1897 präsentierte sie eine Kollektion ihrer Bilder erstmals in Hirschberg, nahm jedoch keinen Kontakt zu den Künstlern des Riesengebirges auf. Stattdessen suchte sie Anregungen in der Künstlerkolonie Dachau (und später in Neu-Dachau) in der Nähe von München, wo es zu wichtigen Begegnungen mit Adolf Hölzel und Ludwig Dill kam. München selbst war ein häufiges Reiseziel, ebenso andere Orte in Bayern.
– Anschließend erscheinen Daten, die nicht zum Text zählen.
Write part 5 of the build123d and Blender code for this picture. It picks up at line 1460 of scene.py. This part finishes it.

Reisen führten sie außerdem an die Ostsee, in das malerische Spreewalddorf Lehde, in die Altmark, nach Mecklenburg, Holstein, Thüringen und nach Tirol.
Mit dem Ausbruch des Ersten Weltkrieges endete ihre Reisetätigkeit, vermutlich wegen der finanziellen Schwierigkeiten der Kriegs- und Nachkriegsjahre. Zurückgezogen lebte sie seitdem mit ihren Schwestern Martha und der früh verwitweten Elise (verheiratete Goerlitz) im Breslauer Elternhaus. Die Schwestern lebten vor allem von zwei im Haus vermieteten Wohnungen. Auch im geräumigen Atelieranbau von 1890, in dem Gertrud Staats malte, arbeiteten zeitweilig noch weitere Künstler, unter ihnen Arnold Busch, Johanna Pistorius und Wilhelmine Melzer.
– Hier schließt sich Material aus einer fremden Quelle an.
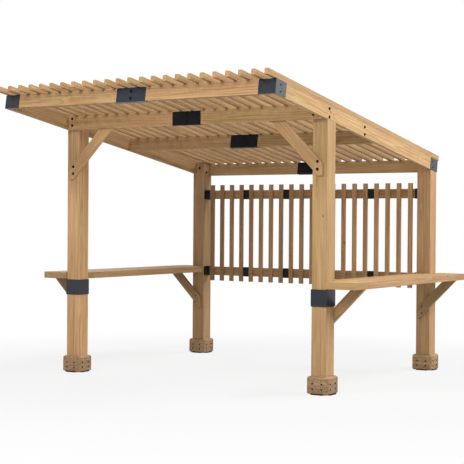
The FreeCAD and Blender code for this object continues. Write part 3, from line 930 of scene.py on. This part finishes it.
# %% The pale floor
def pale_floor(radius):
    """A round floor whose material is pale by the object and plain white far away."""
    material, tree, shader = new_material("pale_studio_floor", {
        "Base Color": linear("#b4b4b4"), "Roughness": 0.9, "Specular IOR Level": 0.1})
    place = add(tree, "ShaderNodeTexCoord").outputs["Object"]
    away = add(tree, "ShaderNodeVectorMath", {0: place}, operation="LENGTH")
    fade = add(tree, "ShaderNodeMapRange", {"Value": away.outputs["Value"], "From Min": 2.0,
               "From Max": 5.0, "To Min": 0.82}, interpolation_type="SMOOTHSTEP")
    share = add(tree, "ShaderNodeMath", {0: fade.outputs[0], 1: seen_directly(tree)},
                operation="MULTIPLY")
    white = add(tree, "ShaderNodeEmission", {"Color": (1, 1, 1, 1), "Strength": 1.0})
    both = add(tree, "ShaderNodeMixShader", {0: share.outputs[0],
               1: shader.outputs["BSDF"], 2: white.outputs[0]})
    output = tree.get_output_node("ALL")
    tree.links.new(both.outputs[0], output.inputs["Surface"])
    bm = bmesh.new()
    bmesh.ops.create_circle(bm, cap_ends=True, radius=radius, segments=64)
    mesh = bpy.data.meshes.new("floor")
    bm.to_mesh(mesh)
    bm.free()
    mesh.materials.append(material)
    floor = bpy.data.objects.new("floor", mesh)
    bpy.context.scene.collection.objects.link(floor)
    floor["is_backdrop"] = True


pale_floor(radius=60.0)
print("floor: plain white from 5 m out")

# %% The white sky
world = bpy.data.worlds.new("white_sky")
bpy.context.scene.world = world
world.use_nodes = True
sky = world.node_tree
sky.nodes.clear()
toward = add(sky, "ShaderNodeSeparateXYZ",
             {0: add(sky, "ShaderNodeTexCoord").outputs["Generated"]})
# As a lamp, the sky is bright up to 9 degrees above the horizon and almost dark from 20.
fading = add(sky, "ShaderNodeMapRange", {"Value": toward.outputs["Z"], "From Min": 0.15,
             "From Max": 0.35, "To Min": 0.9, "To Max": 0.03})
gap = add(sky, "ShaderNodeMath", {0: 1.0, 1: fading.outputs[0]}, operation="SUBTRACT")
level = add(sky, "ShaderNodeMath", {0: seen_directly(sky), 1: gap.outputs[0],
            2: fading.outputs[0]}, operation="MULTIPLY_ADD")
light = add(sky, "ShaderNodeBackground", {"Color": (1, 1, 1, 1),
            "Strength": level.outputs[0]})
add(sky, "ShaderNodeOutputWorld", {"Surface": light.outputs[0]})
print("sky:", world.name)

# %% The lamps
AIM = Vector((0, -0.2, 1.2))    # the middle of the pergola, where every softbox points


def softbox(name, place, size, watts, spread=180.0):
    """A rectangular lamp that faces the middle of the pergola and doesn't show itself. Its
    spread is in degrees, and less than 180 is a lamp with a honeycomb in front."""
    lamp = bpy.data.lights.new(name, "AREA")
    lamp.shape = "RECTANGLE"
    lamp.size, lamp.size_y = size
    lamp.energy = watts
    lamp.spread = math.radians(spread)
    holder = bpy.data.objects.new(name, lamp)
    holder.location = place
    holder.rotation_euler = (Vector(place) - AIM).to_track_quat("Z", "Y").to_euler()
    holder.visible_camera = False
    bpy.context.scene.collection.objects.link(holder)
    return holder


high_front = softbox("high_front_softbox", (0.2, -4.4, 4.6), (4.0, 1.2), watts=208)
high_front.visible_glossy = False    # it doesn't mirror in the front faces of the steel
softbox("front_right_softbox", (3.0, -4.5, 3.2), (2.0, 2.0), watts=54)
softbox("side_softbox", (5.5, 1.0, 4.5), (2.5, 2.5), watts=185)
softbox("back_side_softbox", (4.4, 3.7, 3.1), (2.5, 2.5), watts=34)
softbox("back_left_softbox", (-4.6, 2.4, 3.4), (2.0, 2.0), watts=100)
softbox("floor_reflector", (0.0, -0.2, 0.06), (3.0, 3.4), watts=7, spread=80.0)
sun = bpy.data.lights.new("high_sun", "SUN")
sun.energy = 1.8
sun.angle = math.radians(20)
sun_lamp = bpy.data.objects.new("high_sun", sun)
toward_sun = Vector((0.45, 0.45, 0.77))
sun_lamp.rotation_euler = toward_sun.to_track_quat("Z", "Y").to_euler()
bpy.context.scene.collection.objects.link(sun_lamp)
print("lamps:", ", ".join(lamp.name for lamp in bpy.data.lights))

# %% The camera
eye = (6.2281, -9.6473, 1.4463)    # at eye height, in front on the right
yaw, pitch, roll = (math.radians(a) for a in (32.741, -0.575, 0.399))
camera_data = bpy.data.cameras.new("view")
camera_data.lens = 95.71
camera_data.sensor_width = 36.0
camera = bpy.data.objects.new("view", camera_data)
bpy.context.scene.collection.objects.link(camera)
camera.matrix_world = (Matrix.Translation(eye) @ Matrix.Rotation(yaw, 4, "Z")
                       @ Matrix.Rotation(math.pi / 2 + pitch, 4, "X")
                       @ Matrix.Rotation(roll, 4, "Z"))
bpy.context.scene.camera = camera
bpy.context.scene.view_settings.view_transform = "Standard"
print("camera with a lens of", round(camera_data.lens, 2), "mm")

# %% [markdown]
# ## Size of the dressed pergola
#
# How much larger the dressed pergola is than the frame is printed. The dressed pergola
# must be no bigger than the frame.

# %% Sizes and the end
seen_low, seen_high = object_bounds()
growth = [round((b - a) * 1000, 1) for a, b in zip(cad_high - cad_low, seen_high - seen_low)]
print("the dressed pergola is", growth, "mm larger than the frame")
In den 1920er Jahren war Gertrud Staats Schaffen allgemein anerkannt, fand jedoch in den hitzigen Debatten um die neuen Kunstströmungen weniger Beachtung. Erst acht Monate nach ihrem Tod – Gertrud Staats starb an Brustkrebs –, wurde ihr im Schlesischen Museum der bildenden Künste in Breslau eine Gedächtnisausstellung gewidmet. In diesem Zusammenhang kamen zahlreiche Arbeiten den Besitz des Museums, vor allem durch eine Schenkung von Seiten des Landgerichtsdirektors Schlawe, des Schwiegersohns ihrer Schwester Elise.
Viele Werke befinden sich heute im Nationalmuseum in Warschau (Muzeum Narodowe w Warszawie), im Nationalmuseum in Breslau (Muzeum Narodowe we Wrocławiu), in der Gemäldesammlung des Museums für Historischen Hausrat in Münsterberg (Muzeum Sprzętu i Gospodarstwa Domowego w Ziębicach) sowie im Kulturhistorischen Museum Görlitz, im Schlesischen Museum zu Görlitz, im Haus Schlesien in Königswinter und in der Staatlichen Galerie Moritzburg (Halle). Ein großer Teil ihres Nachlasses wird von ihrer Großnichte Hertha Gerlinger-Brandes verwaltet.
Lit.: Schlesische Landschaftskunst vor 30 Jahren, Gertrud Staats-Gedächtnis-Ausstellung, Eugen Burkert, Robert Sliwinski, Ausstellungskatalog Schlesisches Museum der bildenden Künste, Breslau 1939. – Ernst Scheyer, Gertrud Staats und die Landschaftsmalerei in Schlesien, in: Schlesien. Kunst, Wissenschaft, Volkskunde, 25. Jg., 1980, Heft 2, S. 108-112. – Hubertus Lossow, Gertrud Staats. Der schlesische Beitrag zur Geschichte zur deutschen Freilichtmalerei, in: Schlesien. Kunst, Wissenschaft, Volkskunde, 34. Jg., 1989, Heft 3, S. 162-166. – Gertrud Staats 1859 (Breslau) – 1938. Eine Malerin zwischen Tradition und Moderne, Ausstellungskatalog Haus Schlesien – Museum für schlesische Landeskunde Königswinter-Heisterbacherrot, Grafschaftsmuseum Wertheim a.M., Königswinter 1997. – Rollenwechsel. Künstlerinnen in Schlesien um 1880 bis 1945, Ausstellungskatalog Schlesisches Museum zu Görlitz, Görlitz/ Zittau 2009, S. 60-71, 225-227, 248-259.